The Grotesque Final Stage of US Hegemony
If the 1970s and 1980s set the conditions for neoliberalism, Trumpism represents its death spiral. Trump’s return to power is not a new movement but the logical conclusion of an empire in decline. His politics are not about renewal but revenge, not about economic reconstruction but about punishing perceived enemies. Yet, as Fisher argued, capitalist realism does not mean the smooth functioning of capitalism, but the management of decay. The US dominant class can no longer deliver rising living standards or stable employment, so it must rely on culture wars, myth-making, and outright authoritarianism. The ‘slow cancellation of the future’ is nowhere more evident than in Trumpism’s obsession with an imagined past, when America was ‘great’, when the white working class was secure, when empire was unchallenged.
“Yet, as Fisher argued, capitalist realism does not mean the smooth functioning of capitalism, but the management of decay.”
Today, the signs of decline are undeniable. Domestically, the US is a fractured society: paralysed by political dysfunction, gripped by social decay, and devoured by its own contradictions. Its infrastructure is crumbling, life expectancy is falling, and the ‘beacon of democracy’ it once claimed to be now flickers uncertainly. Internationally, it finds itself increasingly unable to dictate terms. Biden’s capitulation to Israel over Gaza has exposed its diplomatic impotence. The rise of BRICS+, the growing rejection of dollar hegemony, and its humiliating retreat from Afghanistan all point to a declining empire struggling to maintain its grip. And now, the new Trump administration has pivoted away from Europe, embracing Putin and aligning itself with reactionary forces across the continent. No longer satisfied with NATO as its primary tool of control, Washington is now actively bolstering nationalist and far-right movements, seeking to weaken the EU from within. This is not a sign of strategic strength but of desperation, a declining empire grasping for new alliances as its old ones fracture.
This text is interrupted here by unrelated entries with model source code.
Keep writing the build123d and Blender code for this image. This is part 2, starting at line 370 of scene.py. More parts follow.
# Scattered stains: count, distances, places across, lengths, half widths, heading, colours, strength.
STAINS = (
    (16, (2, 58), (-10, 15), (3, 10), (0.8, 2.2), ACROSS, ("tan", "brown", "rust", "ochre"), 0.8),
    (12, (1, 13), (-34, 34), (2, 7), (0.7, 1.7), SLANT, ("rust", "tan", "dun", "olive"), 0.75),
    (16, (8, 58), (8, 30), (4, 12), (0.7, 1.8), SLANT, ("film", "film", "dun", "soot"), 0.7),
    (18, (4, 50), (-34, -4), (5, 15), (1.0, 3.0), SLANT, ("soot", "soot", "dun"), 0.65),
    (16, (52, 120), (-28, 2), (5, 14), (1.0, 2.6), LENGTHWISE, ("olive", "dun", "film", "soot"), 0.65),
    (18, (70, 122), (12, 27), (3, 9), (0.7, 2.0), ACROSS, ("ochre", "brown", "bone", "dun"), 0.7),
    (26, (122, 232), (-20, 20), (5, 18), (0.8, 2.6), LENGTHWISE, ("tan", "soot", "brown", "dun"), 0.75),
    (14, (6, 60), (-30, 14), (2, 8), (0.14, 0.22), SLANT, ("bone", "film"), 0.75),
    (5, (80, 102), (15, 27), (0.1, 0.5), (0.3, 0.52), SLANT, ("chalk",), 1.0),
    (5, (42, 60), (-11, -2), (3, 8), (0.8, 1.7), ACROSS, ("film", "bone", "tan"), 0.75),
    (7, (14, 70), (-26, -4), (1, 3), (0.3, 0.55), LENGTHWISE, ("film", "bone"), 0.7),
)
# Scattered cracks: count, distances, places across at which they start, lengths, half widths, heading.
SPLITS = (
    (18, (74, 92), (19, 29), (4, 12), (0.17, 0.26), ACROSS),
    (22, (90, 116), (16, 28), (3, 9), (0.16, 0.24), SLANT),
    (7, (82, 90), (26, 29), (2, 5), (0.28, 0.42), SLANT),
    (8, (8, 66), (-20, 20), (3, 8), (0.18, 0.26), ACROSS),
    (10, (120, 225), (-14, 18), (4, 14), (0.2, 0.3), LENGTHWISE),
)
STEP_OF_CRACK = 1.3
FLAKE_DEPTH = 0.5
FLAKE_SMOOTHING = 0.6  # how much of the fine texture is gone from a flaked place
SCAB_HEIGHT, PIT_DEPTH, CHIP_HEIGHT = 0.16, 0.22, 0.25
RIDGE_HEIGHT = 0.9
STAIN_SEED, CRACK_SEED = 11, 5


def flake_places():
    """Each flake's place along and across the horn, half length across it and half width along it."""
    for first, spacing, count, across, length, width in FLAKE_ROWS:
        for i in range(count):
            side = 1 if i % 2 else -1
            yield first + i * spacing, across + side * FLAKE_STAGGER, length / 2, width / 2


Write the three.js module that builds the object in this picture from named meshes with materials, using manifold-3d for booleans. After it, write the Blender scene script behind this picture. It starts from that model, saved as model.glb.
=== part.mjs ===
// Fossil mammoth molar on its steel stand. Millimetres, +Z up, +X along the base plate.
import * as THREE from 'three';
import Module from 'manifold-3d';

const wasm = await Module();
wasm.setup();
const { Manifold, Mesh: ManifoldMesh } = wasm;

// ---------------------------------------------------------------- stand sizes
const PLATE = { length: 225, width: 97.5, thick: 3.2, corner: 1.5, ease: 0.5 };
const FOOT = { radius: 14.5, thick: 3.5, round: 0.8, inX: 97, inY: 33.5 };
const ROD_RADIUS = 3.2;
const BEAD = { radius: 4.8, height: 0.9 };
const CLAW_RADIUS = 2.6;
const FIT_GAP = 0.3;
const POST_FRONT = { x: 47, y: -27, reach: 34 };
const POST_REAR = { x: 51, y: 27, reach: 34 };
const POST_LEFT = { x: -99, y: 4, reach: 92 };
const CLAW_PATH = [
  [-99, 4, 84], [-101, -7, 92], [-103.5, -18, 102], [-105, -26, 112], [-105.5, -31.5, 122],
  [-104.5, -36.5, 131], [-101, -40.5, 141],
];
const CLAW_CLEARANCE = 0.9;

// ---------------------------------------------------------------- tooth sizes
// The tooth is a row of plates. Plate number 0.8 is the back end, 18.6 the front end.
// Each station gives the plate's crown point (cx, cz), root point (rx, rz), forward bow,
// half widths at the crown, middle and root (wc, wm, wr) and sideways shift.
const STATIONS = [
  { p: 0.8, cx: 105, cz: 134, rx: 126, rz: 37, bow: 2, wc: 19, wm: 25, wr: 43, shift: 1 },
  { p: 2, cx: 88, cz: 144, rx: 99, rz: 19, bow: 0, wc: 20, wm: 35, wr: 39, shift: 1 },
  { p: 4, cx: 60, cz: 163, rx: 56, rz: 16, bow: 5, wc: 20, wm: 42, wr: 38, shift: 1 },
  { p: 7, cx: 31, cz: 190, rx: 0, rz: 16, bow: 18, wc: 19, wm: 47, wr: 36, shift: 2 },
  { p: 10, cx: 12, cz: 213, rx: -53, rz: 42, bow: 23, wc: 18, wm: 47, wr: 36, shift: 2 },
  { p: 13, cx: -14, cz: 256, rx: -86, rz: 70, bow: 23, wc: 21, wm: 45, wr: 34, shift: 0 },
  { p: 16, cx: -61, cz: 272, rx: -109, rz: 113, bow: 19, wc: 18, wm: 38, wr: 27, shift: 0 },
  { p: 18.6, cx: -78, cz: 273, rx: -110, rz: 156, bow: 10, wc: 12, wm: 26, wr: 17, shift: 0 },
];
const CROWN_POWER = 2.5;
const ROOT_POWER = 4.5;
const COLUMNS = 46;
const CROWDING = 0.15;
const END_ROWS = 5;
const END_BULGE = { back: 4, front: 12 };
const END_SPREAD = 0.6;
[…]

What Comes After the American Empire?
And yet, we already know the direction the US dominant class is heading. When empires collapse, they turn inwards, directing their violence at their own people. Their political crises become existential crises, and authoritarianism emerges as the ‘solution’ to the chaos they themselves created.
Trump, as ever, says the quiet part out loud. His message on X (formerly Twitter) was chilling in its simplicity:
“He who saves his Country, does not violate any Law.”
Elon Musk, ever the court jester to American fascism, quote-tweeted it with nothing but a string of US flag emojis.
This is where we are. The final, desperate stage of capitalist realism: where law is replaced with loyalty, democracy is discarded as an inconvenience, and the nation is reduced to a cult of personality. The US dominant class can no longer justify its hegemony with promises of prosperity, so it pivots to brute force. The ideological mask has slipped. The lesson from history is clear: declining empires do not go quietly, and fascism is always waiting in the wings. If we do not build a new alternative, then this will be the future, a world where law is nothing but the will of the powerful, and reactionary billionaires wave the flag as democracy burns.